Mysql – Storing small array of many possibilities

MySQLoptimizationPHP

Let's say I need to store the text of a series of books, line per line in a database, and present them in a (CMS-based) website. I thought the correct setup would be:

  • a 'library' table: containing the ISBN-type info (per book-ID: author, title, year, maybe blurb) plus an array with the empty pages of that book.
  • a 'lines-of-text' table for each book.

The 'array' question here is different from the 'Storing integers for efficient select' and various similar questions (like 'match elements to dates of week') in that the set of (integer) options is not limited… it's sparse in a large and unbounded range AND because the entire use is not within SQL, but within PHP.

I now have my doubts:
[1] Should I put all the book-lines-tables together in one single table (adding a column containing the book-ID)? Or does it not matter really? There's cleanliness/readability, there's performance (once you've chosen a 'book', you're not going to switch — so you'd be searching in a smaller table if there is many, is my idea). [Further info: I have to add (and occasionally delete) books. I also need to assign an owner to each book (that can edit the 'lines'), but that is outside the scope of Mysql I think.]

[2] How should I save the 'empty pages' array of each book?
–a Convert a php array to string (serialize/unserialize) and store as varchar (or tinytext)? Or
–b Make another table of books:empty-pages matches? Or
–c Use SET('1','2','3', …, '999') to foresee all possible empty pages [and swear/blaspheme/explode violently the day I have to add a 1001-page-long book with an empty 1000th page]? Or
–d Calculate on-the-fly from the database?

I guess the 'SET'-approach protects against impossible arrays, from badly-intentioned 'owners' of books (which is rather improbable in my specific case); but sparse it's a lot of overhead and can easily break by extra-long entry. I guess on-the-fly is needlessly slow as it's an unchanging list (calculate once per 'book', not once every 'page'-request!). I have the feeling solution (a) is the best given the circumstance, as I then put it in PHP which will be what's used to create the whole structure and linking (in HTML).

Best Answer

The MySQL SET datatype is a disaster - as are any type of array datatypes (supported unfortunately by many RDBMSs). Check out my answer to another question here. As I note, MySQLs SET is a breach of Codd's second rule - no repeating group datatypes. It is also completely non-portable should you wish to change RDBMS.

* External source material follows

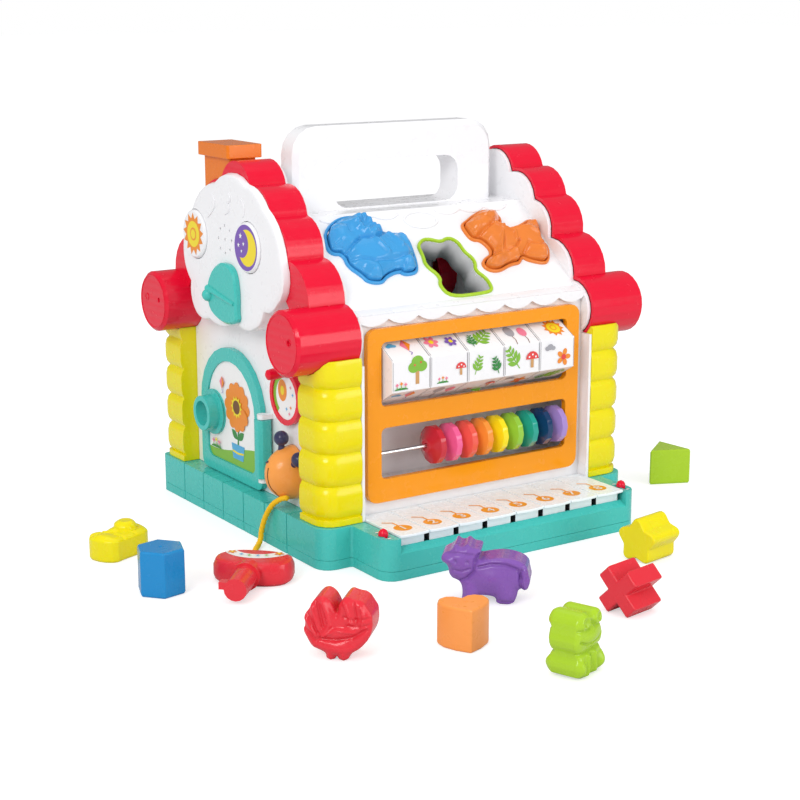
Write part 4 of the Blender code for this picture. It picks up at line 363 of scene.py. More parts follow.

If you wish to store that data this way is to have a BOOK table with book_id, name, author, country_of_publication, subject.... Then have a CHAPTER table with book_id, chapter_id, chapter_name, chapter_sub_subject.... and then a PAGE chapter with book_id, chapter_id, page_id, pager_number, ... images... other stuff... then LINE book_id, chapter_id, page_id, line_id, line_text...

This conforms to the relational model. I'm not clear on why you'd want to do this. What's wrong with TEXT datatype? Also, you might want to look into FTS (Full Text Search) - MySQL's native FTS (available on both MyISAM and InnoDB now). There's also Lucene, Sphinx and Spider (there may well be others - Google is your friend).

[EDIT in response to OP's comment]

I had the feeling it was wrong to make identically-structured tables for each book

The whole point is that you should have identically structured tables for all books - you make the structure general enough to cope with (virtually) every possibility.

but I also though it would be slower to search through larger table (containing ALL sentences not just 1book's worth) to (re)construct a page, as well as doing an extra WHERE book_id = 'N' match...

Use indexes on book_id, chapter_id and maybe even page_id. Also, if you're going to be searching in your entire corpus for a particular word, then condsider Full Text Indexing.

Presumably this extra overhead is near-identical to me first sending mysql to the single-book table. This leaves me with the query of how to store a small array for use in PHP --- I'm leaning towards VARCHAR with (un)serialize.

Be aware that the maximum size of VARHCHAR is 65535 bytes - some of James Joyce's sentences might go beyond that :-), but it's unlikely that even Joyce went beyond the 4GB of a TEXT datatype :-)

I Googled "storing books in MySQL" and came up with this which you may find of interest, and interestingly up popped this on the first page of the same search.